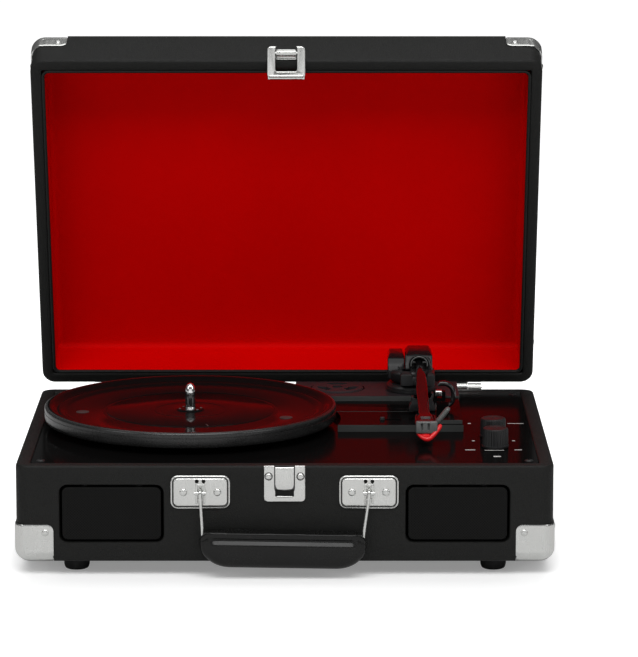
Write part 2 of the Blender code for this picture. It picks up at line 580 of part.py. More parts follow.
pin_bore = add("pin_bore", rod_mesh("pin_bore", 1.3, 16.6, 12), from_pivot(ARM_X, PIVOT_Y, ARM_PIVOT_Z), parent=swing_axis,
               guide=True, turn=ALONG_X)
cut(yoke, pin_bore)
arm_bore = add("arm_bore", rod_mesh("arm_bore", 1.35, 40, 12), (0, 0, 0), parent=lift_axis, guide=True, turn=ALONG_X)
cut(tonearm_tube, arm_bore)

cartridge = add("cartridge", box_mesh("cartridge", (9.0, 15.0, 3.8)), from_lift(ARM_X + 0.9, 74.0, 83.3), BLACK_SATIN,
                lift_axis)
bevel(cartridge, 0.6, 1)
stylus = add("stylus", loft("stylus", [
    [Vector(from_lift(ARM_X + 0.9 + sx * w, y, z0 + dz)) for sx, dz in ((-1, -h), (1, -h), (1, h), (-1, h))]
    for y, z0, w, h in ((59.0, 80.6, 2.0, 1.3), (64.0, 82.8, 4.6, 2.2), (66.2, 83.0, 4.6, 2.4))]), (0, 0, 0), RED_PLASTIC,
    lift_axis)

arm_rest = add("arm_rest", plate_mesh("arm_rest", [
    [(-9.0, 0), (9.0, 0), (9.4, 3.0), (7.4, 8.0), (7.6, 13.0), (6.0, 13.0), (5.2, 9.8), (-5.4, 9.8), (-6.0, 10.5),
     (-7.8, 10.5), (-7.4, 8.0), (-9.2, 3.0)]], 7.0), at(ARM_X + 0.5, 146.0, PAD_Z + GAP), BLACK_SATIN, turn=FACING_FRONT)
clip_axis = empty("rest_clip_axis", at(108.5, 146.0, PAD_Z + 3.0))
rest_clip = add("rest_clip", plate_mesh("rest_clip", [
    [(-1.3, -1.6), (1.3, -1.6), (4.6, 5.0), (5.0, 9.0), (3.6, 13.4), (0.6, 16.6), (-2.8, 18.0), (-3.4, 16.4), (-0.6, 15.0),
     (1.9, 12.4), (3.0, 8.8), (2.7, 5.6)]], 5.0), (0, 0, 0), BLACK_SATIN, clip_axis, FACING_FRONT)
# two moulded lugs on the pad hold the clip and the cue lever
clip_lug = box("clip_lug", (104.6, 112.6), (142.4, 149.6), (PAD_Z - 1.0, PAD_Z + 5.6), guide=True)
cut(clip_lug, box("clip_gap", (103, 114), (143.1, 148.9), (PAD_Z + 0.6, 100), guide=True))
cue_lug = box("cue_lug", (103.8, 112.0), (184.0, 190.0), (PAD_Z - 1.0, PAD_Z + 6.0), guide=True)
cut(cue_lug, box("cue_gap", (106.2, 109.6), (180, 194), (PAD_Z + 1.4, 100), guide=True))
join(deck_plate, clip_lug, cue_lug)
cue_axis = empty("cue_lever_axis", at(107.9, 187.0, PAD_Z + 4.2))
cue_lever = add("cue_lever", plate_mesh("cue_lever", [
    [(-1.4, -1.4), (1.4, -1.4), (1.8, 1.6), (2.6, 3.2), (2.0, 4.6), (-0.6, 4.8), (-1.5, 3.2)]], 2.8),
    (0, 0, 0), NICKEL, cue_axis, (math.pi / 2, 0, math.pi / 2))

# ---- knobs, switches --------------------------------------------------------
for name, y in (("volume", KNOB_Y1), ("pitch", KNOB_Y2)):
    control = turned(name + "_control", [(0, 84.0), (2.9, 84.0), (2.9, 70.9), (8.0, 70.9), (8.0, 63.0), (0, 63.0)],
                     at(KNOB_X, y, 0), STEEL, 20)
    knob = turned(name + "_knob", [(0, DECK_Z + KNOB_H), (KNOB_R - 0.9, DECK_Z + KNOB_H), (KNOB_R - 0.1, DECK_Z + KNOB_H - 0.8),
                                   (KNOB_R, DECK_Z + 0.6), (3.4, DECK_Z + 0.6), (3.4, 84.5), (0, 84.5)],
                  at(KNOB_X, y, 0), BLACK_SATIN, 32)
    smooth(knob)
for name, x, y in (("speed_switch", SPEED_X + 5.5, SPEED_Y), ("autostop_switch", STOP_X - 5.5, STOP_Y)):
    body = box(name, (x - 1.6, x + 1.6), (y - 1.2, y + 1.2), (76.4, LOW_Z + 2.0), BLACK_SATIN)
    bevel(body, 0.4, 1)

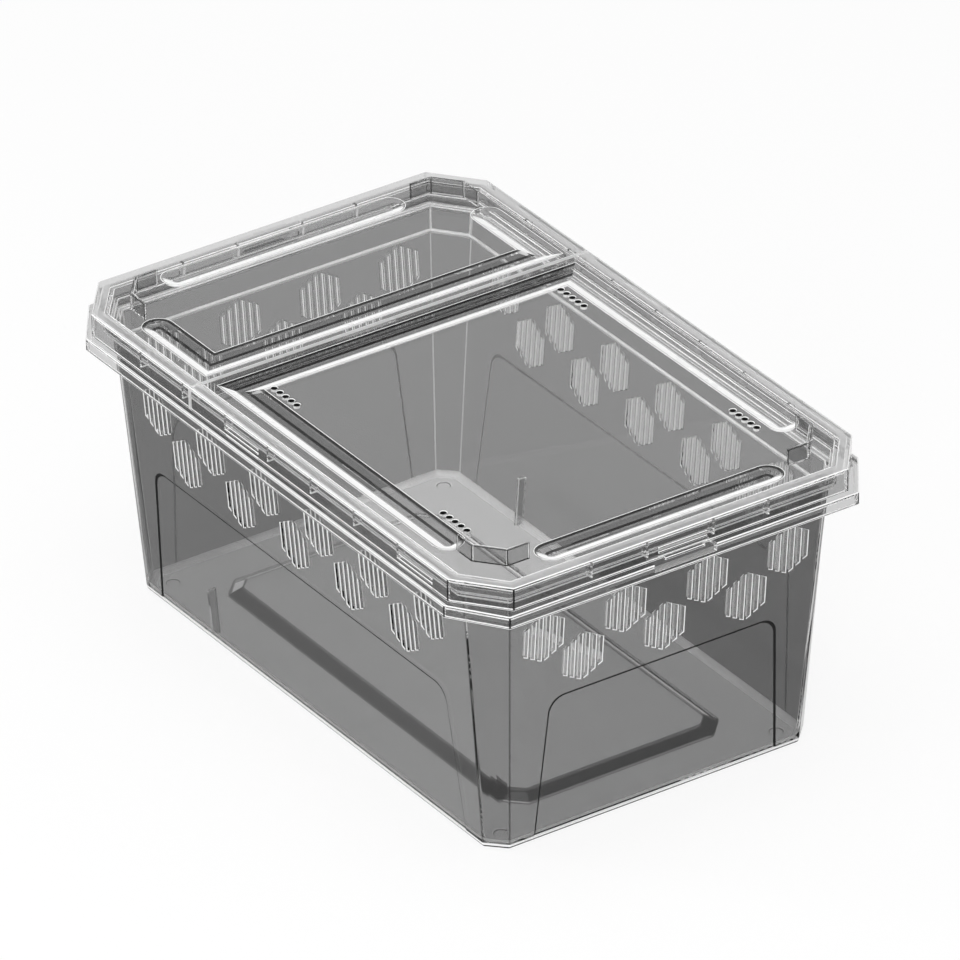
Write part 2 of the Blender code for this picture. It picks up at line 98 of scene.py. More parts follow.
# Tub
# One deep injection moulding in clear styrene plastic, with thin walls that lean out for the
# mould and corners cut across. Small radii run along every edge, where the plastic catches light.
# Each face wears a skin, which is the place of its material in its piece's list
WALL, DECK, EDGE, CORNER, CLEAR, SLOPE, ROLLED, UPRIGHT, OUTLINE, PLAIN, SATIN, HAZY = range(12)
tub_low, tub_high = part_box("tub")
wall_thickness = 0.0020
floor_thickness = 0.0020
foot_radius = 0.0025
edge_radius = 0.0004
upright_radius = 0.00045
rim_height = 0.0048
flange_thickness = 0.0022
lip_depth = 0.0061
lip_thickness = 0.0020
flange_top = tub_high.z - rim_height
flange_underside = flange_top - flange_thickness
lip_bottom = flange_top - lip_depth
foot_setbacks = (0.0232, 0.0230)
mouth_setbacks = (0.0118, 0.0123)
cover_setback = 0.0026
platform_margins = (0.0313, 0.0321)

# An outline is half length, half width, corner cut along X and corner cut along Y
lip = (tub_high.x, tub_high.y, 0.0242, 0.0170)
foot = (tub_high.x - foot_setbacks[0], tub_high.y - foot_setbacks[1], 0.0083, 0.0083)
mouth = (tub_high.x - mouth_setbacks[0], tub_high.y - mouth_setbacks[1], 0.0163, 0.0126)
cover = (tub_high.x - cover_setback, tub_high.y - cover_setback, 0.0225, 0.0182)
rim_inset = 0.0074
rim_thickness = 0.0017
platform = (foot[0] - platform_margins[0], foot[1] - platform_margins[1], 0.0060, 0.0060)
platform_rise = 0.0030
platform_slope = 0.0055
platform_flat = 0.0020
bead_z = 0.1197
bead_half = 0.0003
bead_proud = 0.0004

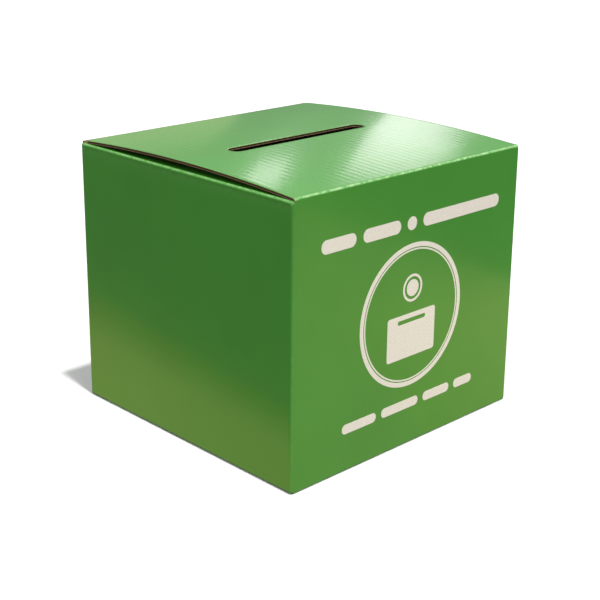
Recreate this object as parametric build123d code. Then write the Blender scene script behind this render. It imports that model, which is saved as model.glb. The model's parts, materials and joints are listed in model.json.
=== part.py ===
from build123d import *
import math
import os

# Donation box: a printed carton of corrugated board, cut and folded from one blank.
# Origin at the middle of the underside, +Z up, front wall towards -Y, in millimetres.

# Size of the closed box
width = 240.0  # over the side walls, X
depth = 236.0  # over the front and back walls, Y
height = 211.0  # from the floor to the lid's two folds, Z
crown = 4.5  # rise of the lid's arch above its folds

# Corrugated board
board = 2.0  # thickness of the three plies
liner = 0.25  # facing paper
medium = 0.2  # fluted paper
flute_pitch = 6.4  # crest to crest
flute_steps = 8  # straight runs along one wave
glue_line = 0.01  # between a crest and a liner
shortest_run = 0.05  # straight run left at a cut edge of the fluting
crushed = 1.0  # thickness of the board in a crease
leg = 1.2  # length of crushed board on each side of a moving fold
crease_overhang = 0.6  # lid's fold past the side walls' inner faces, each end

# Flaps
rest_gap = 0.1  # between boards that lie on each other
edge_gap = 0.6  # front wall's cut lower edge above the floor
back_top_drop = 1.0  # back wall's cut top edge below the lid's folds
lid_inset = 1.5  # lid narrower than the box, each side
cut_corner_gap = 0.5  # between the back wall's cut edge and the side wall's face
tuck_gap = 0.8  # between a tuck flap's fold and the wall it goes behind
tuck_length = 34.0
tuck_half_width = 110.0
tuck_corner = 18.0
tuck_tilt = 8.0  # degrees that a tuck flap leans away from its wall
top_dust_length = 42.0
bottom_dust_length = 100.0
dust_corner = 8.0
dust_fold_gap = 0.5  # dust flap's fold shorter than its wall, each end
climb_angle = 40.0  # degrees past level that a bottom dust flap's neck climbs over the bottom panel
neck_gap = 0.6  # between that neck and the bottom panel's cut edge
dust_edge_inset = 1.4  # dust flap's edge inside the end of its fold
tuck_side_inset = 9.5  # the same, further, on the side where a tuck flap passes
glue_side_inset = 2.0  # the same, on the side where the bottom dust flap passes the glue flap
dust_taper = 8.0  # narrowing towards the tip, each side
glue_flap_length = 34.0
glue_flap_taper = 14.0
glue_flap_low = 9.0
glue_flap_high = 180.0
glue_film = 0.1
glue_margin = 4.0  # glue kept in from the flap's fold and tip

# Money slot in the lid
slot_length = 139.0
slot_width = 13.0
slot_across = -2.5  # its middle, from the middle of the box
slot_cutter = 40.0  # height of the tool that cuts it, each way

# Printed front: places are across and up from the origin
ink = 0.05
ring_centre = (0.5, 102.0)
ring_radius = 55.0
ring_stroke = 3.6
inner_ring_radius = 50.6
inner_ring_stroke = 1.2
header_up = 172.0
header_bar = 10.0
header_words = [(-93.6, -60.0), (-53.0, -14.4), (-7.4, 2.6), (9.6, 97.2)]
footer_up = 32.5
footer_bar = 7.4
footer_words = [(-70.6, -35.4), (-29.6, 10.6), (16.4, 46.6), (52.4, 74.0)]
bar_end_flat = 0.4  # straight part left at a bar's round ends
coin_up = 21.0  # from the ring's centre
coin_radius = 10.5
coin_stroke = 1.9
coin_disc_radius = 6.4
sign_box_up = -15.0
sign_box_size = (52.0, 34.0)
sign_box_corner = 2.4
sign_slot_up = 11.6
sign_slot_size = (30.0, 3.2)
sign_slot_corner = 1.5

half_width = width / 2
half_depth = depth / 2
inner_x = half_width - board  # side walls' inner faces
inner_y = half_depth - board  # front and back walls' inner faces
lid_z = height - board  # axis height of the lid's folds
bottom_z = board  # axis height of the bottom panel's folds
top_dust_z = lid_z - rest_gap - board
bottom_dust_level = bottom_z + rest_gap  # height of the bottom dust flaps' undersides
tuck_y = inner_y - tuck_gap - board  # distance of a tuck flap's fold axis from the middle
lid_half = half_width - lid_inset
right_wall_end = inner_y - glue_film - board  # where the glue flap's fold begins

# Neck of a bottom dust flap, measured in from its fold's axis: it turns past level round the fold,
# climbs by more than the bottom panel's thickness and levels out
climb = math.radians(climb_angle)
climb_rise = rest_gap + board * math.cos(climb)
neck_end = board * math.sin(climb) + climb_rise / math.tan(climb)
bottom_half = inner_x - neck_end - neck_gap  # bottom panel's half width

# Arch of the lid: its underside passes through the axes of its two folds
arch_half = (inner_y + tuck_y) / 2
arch_y = (tuck_y - inner_y) / 2
arch_radius = (arch_half**2 + crown**2) / (2 * crown)
arch_z = lid_z + crown - arch_radius
arch_end = math.degrees(math.asin(arch_half / arch_radius))
arch_panel = arch_end - math.degrees(leg / arch_radius)

LEFT = Vector(-1, 0, 0)
RIGHT = Vector(1, 0, 0)
FRONT = Vector(0, -1, 0)
BACK = Vector(0, 1, 0)
DOWN = Vector(0, 0, -1)
UP = Vector(0, 0, 1)

parts_folder = "parts"
os.makedirs(parts_folder, exist_ok=True)


def save(name, shape):
    """Write one node of the assembly."""
    export_step(shape, os.path.join(parts_folder, name + ".step"))


def wave_face(low, high):
    """Section of the fluted paper between two places, with its wave along X and height along Y."""
    step = flute_pitch / flute_steps
    crest = math.cos(math.pi / flute_steps)
    reach = (board - 2 * liner - 2 * glue_line - medium) / 2 / crest
    first = math.ceil(low / step - 0.5)
    last = math.floor(high / step - 0.5)
    stations = [(k + 0.5) * step for k in range(first, last + 1)]
    stations = [s for s in stations if low + shortest_run < s < high - shortest_run]

    def level(across):
        before = (math.floor(across / step - 0.5) + 0.5) * step
        share = (across - before) / step
        waves = [math.cos(2 * math.pi * s / flute_pitch) for s in (before, before + step)]
        return board / 2 + reach * (waves[0] * (1 - share) + waves[1] * share)

    stations = [low] + stations + [high]
    upper = [(s, level(s) + medium / 2) for s in stations]
    lower = [(s, level(s) - medium / 2) for s in reversed(stations)]
    return make_face(Polyline(*upper, *lower, close=True))


def flat_fluting(low, high, start, end):
    """Fluted paper of a flat panel, with its wave along X and its flutes along Y."""
    return extrude(Plane.XZ.offset(-end) * wave_face(low, high), end - start)


def panel_plane(hinge, heading, inward):
    """Plane on a panel's printed face: Y runs from its fold to its tip, Z into the board."""
    return Plane(hinge - inward * board, x_dir=heading.cross(inward), z_dir=inward)


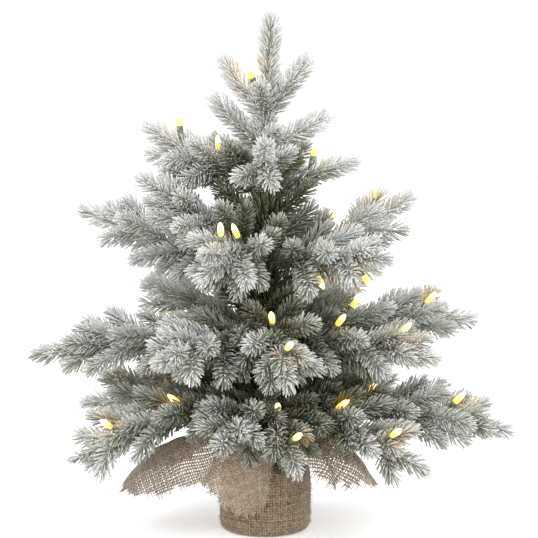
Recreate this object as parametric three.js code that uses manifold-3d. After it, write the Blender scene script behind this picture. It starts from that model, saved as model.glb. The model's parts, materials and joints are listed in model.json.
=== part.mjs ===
// Artificial tabletop tree: a frosted, pre-lit tree of hinged wire branches on a weighted base in burlap.
// Millimetres, +Z up. The origin is the centre of the base's flat underside, and the front faces -Y.
import * as THREE from "three";
import { mergeVertices } from "three/addons/utils/BufferGeometryUtils.js";
import Module from "manifold-3d";

const wasm = await Module();
wasm.setup();

// ---- Driving dimensions ----
const TREE_HEIGHT = 600; // to the hard tip of the leader, without its last needles
const GAP = 0.3; // clearance between pieces that touch

const BASE_RADIUS = 54;
const CLOTH = 1.7; // thickness of the burlap over the base
const POT_HEIGHT = 68;
const POT_WALL = 1.8;
const WEIGHT_TOP = 58;
const NECK_HEIGHT = 100; // where the burlap closes round the trunk
const NECK_RADIUS = 12.4;

const TRUNK_RADIUS = 5;
const TRUNK_FOOT = 12.3;
const TRUNK_TOP = 434;
const TAPE_RADIUS = 6.4;
const TAPE_FOOT = 114;
const BINDING_RADIUS = 9;
const BINDING_HEIGHT = 12;

const SLEEVE_RADIUS = 8.4; // round the tape between two tiers
const INNER_LENGTH = 62; // of the short sprigs near the trunk
const INNER_RISE = 38; // degrees
const PIVOT_RADIUS = 8.2; // from the trunk's axis to the bend in each branch wire
const WIRE_RADIUS = 1.3;
const BARE_WIRE = 30; // from the bend to the first needles
const STEM_START = BARE_WIRE + 6; // where the needles round a branch's wire reach their full width
const STEM_TAPER = 30; // over which they narrow to its tip
const STEM_RADIUS = 5; // the dense core of needles round a branch's own wire
const SPRIG_RADIUS = 4.6; // the same round a side sprig
const SPRIG_ANGLE = 40; // degrees between a side sprig and its branch
const SPRIG_PITCH = 33; // between two pairs of side sprigs
const FIRST_SPRIG = 44;
const LAST_SPRIG = 62; // from the last pair to the branch's tip
const SPRIG_SHARE = 0.68; // of the length of branch beyond it
const SHORT_SPRIG = 48;
const LONG_SPRIG = 76;

const CORD_RADIUS = 1.1;
const CORD_OFFSET = 8.3; // from a branch's wire to the light cord that is clipped along it
const SOCKET_RADIUS = 3.4;
const SOCKET_LENGTH = 16;
const BULB_RADIUS = 3.1;
const BULB_LENGTH = 19;
const LAMP_ANGLE = 52; // degrees between a lamp and its branch
const LAMP_LEAN = 14; // degrees to one side
const ONE_LAMP_LENGTH = 140; // a shorter branch carries one lamp, a longer one two
const UNLIT_EVERY = 4; // the light string passes by every fourth branch

// Each tier is a ring of branches bound to the trunk, with short inner sprigs at some azimuths above it.
// A branch is [azimuth, rise, bend, length]: degrees round from +X, degrees above the horizontal at its
// root, degrees that it turns up by its tip, and its length along the wire.
// Rolls of alternate pairs of side sprigs round their branch, in degrees: 0 is to its left, 90 is on top.
const UP_AND_DOWN = [[30, 210], [150, 330]];
const UPPER_SIDE = [[22, 158], [55, 125]];
const TIERS = [
  {
    height: 150,
    rolls: UPPER_SIDE,
    inner: [30, 90, 182, 228, 272, 306],
    branches: [
      [352, -1, -8, 282],
      [325, -8, -12, 218],
      [283, -6, -24, 158],
      [255, 1, -10, 188],
      [205, -6, -10, 242],
      [160, -1, -6, 230],
      [108, -2, -8, 226],
      [48, -1, -8, 232],
    ],
  },
  {
    height: 232,
    rolls: UP_AND_DOWN,
    inner: [40, 112, 208, 258, 302, 350],
    branches: [
      [184, -2, -5, 264],
      [9, 6, -6, 246],
      [278, 16, -52, 182],
      [237, 4, -10, 205],
      [335, 0, -8, 206],
      [60, 10, -4, 225],
      [130, 10, -2, 236],
    ],
  },
  {
    height: 318,
    rolls: UP_AND_DOWN,
    inner: [10, 60, 110, 192, 288, 336],
    branches: [
      [174, 10, 12, 218],
      [24, 13, 16, 202],
      [318, 10, -8, 176],
      [248, 16, -14, 170],
      [207, 38, -6, 182],
      [96, 12, 4, 188],
    ],
  },
  {
    height: 400,
    rolls: UP_AND_DOWN,
    inner: [35, 220, 310, 180],
    branches: [
      [186, 28, 6, 150],
      [350, 26, -10, 104],
      [270, 34, -6, 122],
      [85, 26, 4, 132],
    ],
  },
];

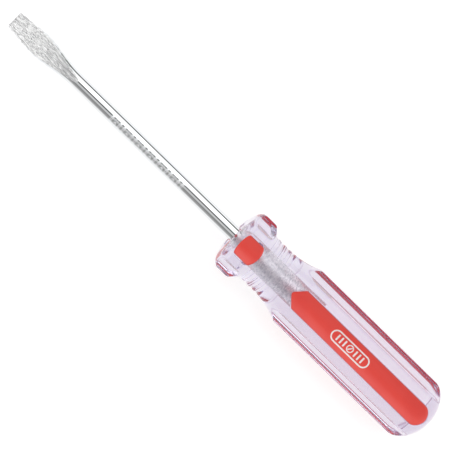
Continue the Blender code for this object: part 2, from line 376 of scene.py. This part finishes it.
def coat_rim(spread, rows):
    """Rises to 1 at the coat's edges, for the points of one grid."""
    at_sides = np.clip((np.abs(spread) - RIM_START) / (1 - RIM_START), 0, 1)
    from_end = np.minimum(np.arange(rows + 1), np.arange(rows + 1)[::-1])
    at_ends = np.clip(1 - from_end / RIM_ROWS, 0, 1)
    return np.maximum(at_sides, at_ends[:, None]).ravel()


def coat(name, node, place, start, end, material, rows):
    """A closed skin of lacquer over part of one flute.

    start and end give h for a place across the flute, from -1 at one edge to 1 at the other.
    """
    flute, low, high = place
    spread = np.sin(np.linspace(-math.pi / 2, math.pi / 2, COAT_COLUMNS + 1))
    across = low + (spread + 1) / 2 * (high - low)
    turn = flute * 2 * math.pi / FLUTES
    half_angle = np.arcsin(COAT_HALF_WIDTH / BODY_RADIUS)
    outline = np.array(handle_outline())
    outer, inner = [], []
    for row in range(rows + 1):
        share = (1 - math.cos(math.pi * row / rows)) / 2
        h = start(across) + (end(across) - start(across)) * share
        radius = np.interp(h, outline[:, 0], outline[:, 1])
        flute_off = half_angle * across
        surface = np.array([handle_surface(a, b, c) for a, b, c in zip(h, radius, flute_off)])
        from_edge = np.minimum(1 - np.abs(spread), 2 * min(share, 1 - share))
        edge = np.minimum(1, COAT_EDGE_STEEPNESS * from_edge)
        rise = COAT_SKIN * (COAT_EDGE_SHARE + (1 - COAT_EDGE_SHARE) * smoothstep(edge))
        outer.append(polar(COLLAR_X + h, surface + rise, flute_off + turn))
        inner.append(polar(COLLAR_X + h, surface - COAT_SKIN, flute_off + turn))
    points = np.concatenate(outer + inner)
    half = len(points) // 2
    obj = make_object(name, points, coat_faces(rows, COAT_COLUMNS), material, smooth_angle=50)
    add_attribute(obj, "underside", np.concatenate([np.zeros(half), np.ones(half)]))
    add_attribute(obj, "rim", np.tile(coat_rim(spread, rows), 2))
    return as_piece(obj, node)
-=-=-
■ Problem details
Quote exactly the opening line of the material above and every line after it, up to and including the line that contains "cut(tonearm_tube, arm_bore)".

■ The solution
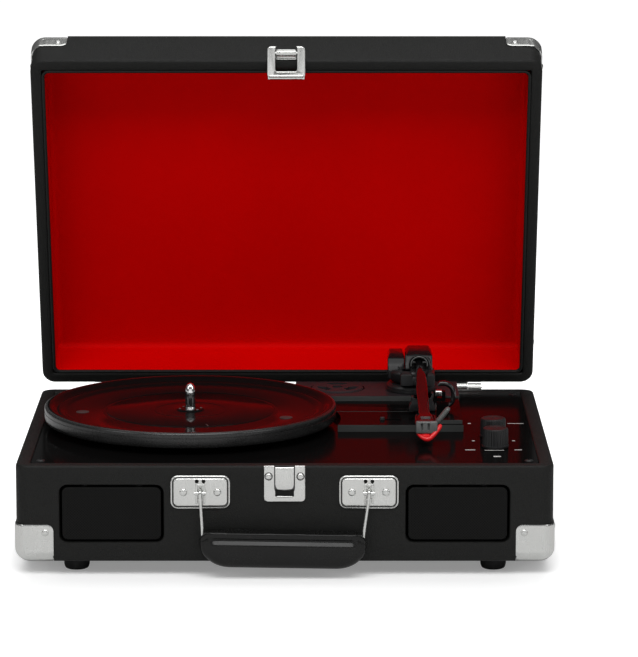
Write part 2 of the Blender code for this picture. It picks up at line 580 of part.py. More parts follow.
pin_bore = add("pin_bore", rod_mesh("pin_bore", 1.3, 16.6, 12), from_pivot(ARM_X, PIVOT_Y, ARM_PIVOT_Z), parent=swing_axis,
               guide=True, turn=ALONG_X)
cut(yoke, pin_bore)
arm_bore = add("arm_bore", rod_mesh("arm_bore", 1.35, 40, 12), (0, 0, 0), parent=lift_axis, guide=True, turn=ALONG_X)
cut(tonearm_tube, arm_bore)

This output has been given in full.